A black light is similar to a traditional florescent bulb. However, there are a few important differences. A black light creates light by sending a current of electricity through a tube with mercury and inert gas sealed inside it.
The outside of the tube is coated with phosphor. When power is applied to the tube, the mercury produces a number of different light photons which are produced primarily in the ultraviolet wavelength. These photons react with the phosphor and the resulting black light is created.
It all sounds pretty scientific because it is; there is actually a
chemical reaction-taking place at the atomic level. Pretty cool stuff
There are a number of other unique uses of the black light. The first is to cause a reaction to a poster or other printed material that is fluorescent. A fluorescent object will continue to glow as long as the black light is on and placed near the object.

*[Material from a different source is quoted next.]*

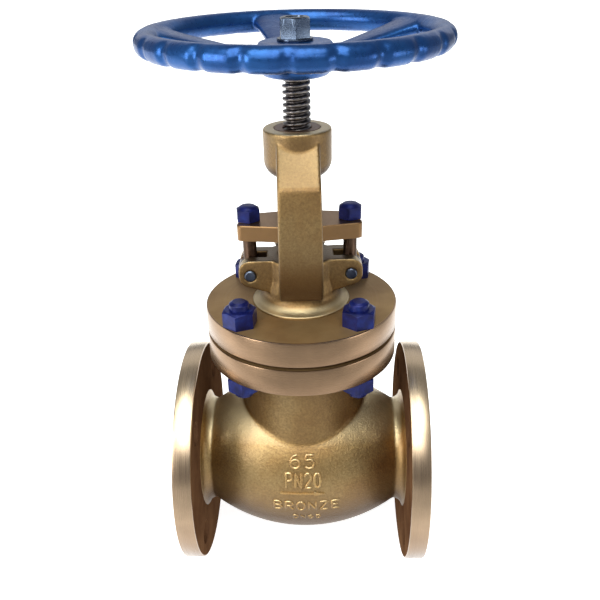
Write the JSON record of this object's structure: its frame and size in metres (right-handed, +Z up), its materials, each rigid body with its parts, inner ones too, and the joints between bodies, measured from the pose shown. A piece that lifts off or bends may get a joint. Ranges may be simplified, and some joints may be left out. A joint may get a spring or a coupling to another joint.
{
  "type": "globe valve",
  "caption": "Flanged globe valve with a bolted bonnet, outside screw and yoke, rising stem and a spoked handwheel that lowers a disc onto a seat.",
  "frame": {"origin": "centre of the inlet flange's face, on the flow axis", "axes": "+X along the flow from inlet to outlet, +Z up along the stem, +Y to the back"},
  "size_m": [0.2083, 0.2084, 0.4318],
  "materials": {
    "cast_bronze": "sand-cast bronze, bead blasted, with machined flange rims",
    "machined_bronze": "turned bronze",
    "gland_bronze": "cast bronze with milled edges",
    "bush_brass": "turned, slightly tarnished",
    "stem_steel": "turned stainless stem with an oiled thread",
    "wheel_paint": "glossy blue enamel over casting",
    "bolt_coating": "royal blue fluoropolymer coating",
    "bright_steel": "bright zinc plating",
    "eyebolt_steel": "dull dark steel",
    "pin_steel": "blued steel",
    "gasket": "dark graphite sheet",
    "packing": "braided graphite yarn"
  },
  "bodies": {
    "valve_frame": {"body_inlet_flange": "cast_bronze", "body_outlet_flange": "cast_bronze", "body_cover_flange": "cast_bronze", "body_neck": "cast_bronze", "body_front_low": "cast_bronze", "body_front_high": "cast_bronze", "body_back_low": "cast_bronze", "body_back_high": "cast_bronze", "body_partition": "cast_bronze", "bonnet_flange": "cast_bronze", "stuffing_box": "cast_bronze", "yoke_arm_front": "cast_bronze", "yoke_arm_back": "cast_bronze", "yoke_hub": "cast_bronze", "seat_ring": "machined_bronze", "bonnet_gasket": "gasket", "backseat_bush": "machined_bronze", "packing_washer": "machined_bronze", "packing_rings": "packing", "yoke_bush": "bush_brass", "bush_set_screw": "bright_steel", "eyebolt_pin_left": "pin_steel", "eyebolt_pin_right": "pin_steel", "bonnet_stud_1": "bolt_coating", "bonnet_stud_2": "bolt_coating", "bonnet_stud_3": "bolt_coating", "bonnet_stud_4": "bolt_coating", "upper_nut_1": "bolt_coating", "upper_nut_2": "bolt_coating", "upper_nut_3": "bolt_coating", "upper_nut_4": "bolt_coating", "lower_nut_1": "bolt_coating", "lower_nut_2": "bolt_coating", "lower_nut_3": "bolt_coating", "lower_nut_4": "bolt_coating"},
    "closure": {"disc": "machined_bronze", "thrust_plate": "bright_steel", "disc_nut": "machined_bronze"},
    "stem_group": {"stem": "stem_steel", "handwheel": "wheel_paint", "wheel_washer": "bright_steel", "wheel_nut": "bright_steel"},
    "gland_group": {"gland_flange": "gland_bronze", "gland_follower": "machined_bronze"},
    "left_bolt": {"eyebolt_left": "eyebolt_steel"},
    "right_bolt": {"eyebolt_right": "eyebolt_steel"},
    "left_nut": {"gland_nut_left": "bolt_coating"},
    "right_nut": {"gland_nut_right": "bolt_coating"}
  },
  "joints": [
    {"name": "stem_lift", "type": "slide", "parent": "valve_frame", "child": "closure", "axis": [0, 0, 1], "range_m": [-0.024, 0]},
    {"name": "handwheel_turn", "type": "hinge", "parent": "closure", "child": "stem_group", "pos_m": [0.09525, 0, 0.33], "axis": [0, 0, 1], "range_deg": [-2040, 0]},
    {"name": "gland_travel", "type": "slide", "parent": "valve_frame", "child": "gland_group", "axis": [0, 0, 1], "range_m": [-0.004, 0], "deforming": ["packing_rings"]},
    {"name": "left_eyebolt_swing", "type": "hinge", "parent": "valve_frame", "child": "left_bolt", "pos_m": [0.0583, -0.00194, 0.166], "axis": [0.0523, -0.9986, 0], "range_deg": [0, 95]},
    {"name": "right_eyebolt_swing", "type": "hinge", "parent": "valve_frame", "child": "right_bolt", "pos_m": [0.1322, 0.00194, 0.166], "axis": [-0.0523, 0.9986, 0], "range_deg": [0, 95]},
    {"name": "left_nut_back_off", "type": "slide", "parent": "left_bolt", "child": "left_nut", "axis": [0, 0, 1], "range_m": [0, 0.0075]},
    {"name": "right_nut_back_off", "type": "slide", "parent": "right_bolt", "child": "right_nut", "axis": [0, 0, 1], "range_m": [0, 0.0075]}
  ],
  "couplings": [
    {"joint": "stem_lift", "follows": "handwheel_turn", "m_per_rad": 0.00067375},
    {"joint": "left_nut_back_off", "follows": "left_eyebolt_swing", "m_per_rad": 0.0045},
    {"joint": "right_nut_back_off", "follows": "right_eyebolt_swing", "m_per_rad": 0.0045}
  ]
}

A number of groups use black lights to identify or verify certain
items. Did you know the US government uses specially designed black
lights to identify counterfeit money? The secret is that in larger bills
the US mint has included a florescent strip which cannot be copied or
duplicated using a scanner or upper end copier. Next time you change
a large bill at the bank watch the tellers. They will probably check
it by scanning the bill with a black light.
One final word concerning black lights - they can be fun and useful but also dangerous. Never stare at a black light or remained exposed to one for more then a few hours at a time.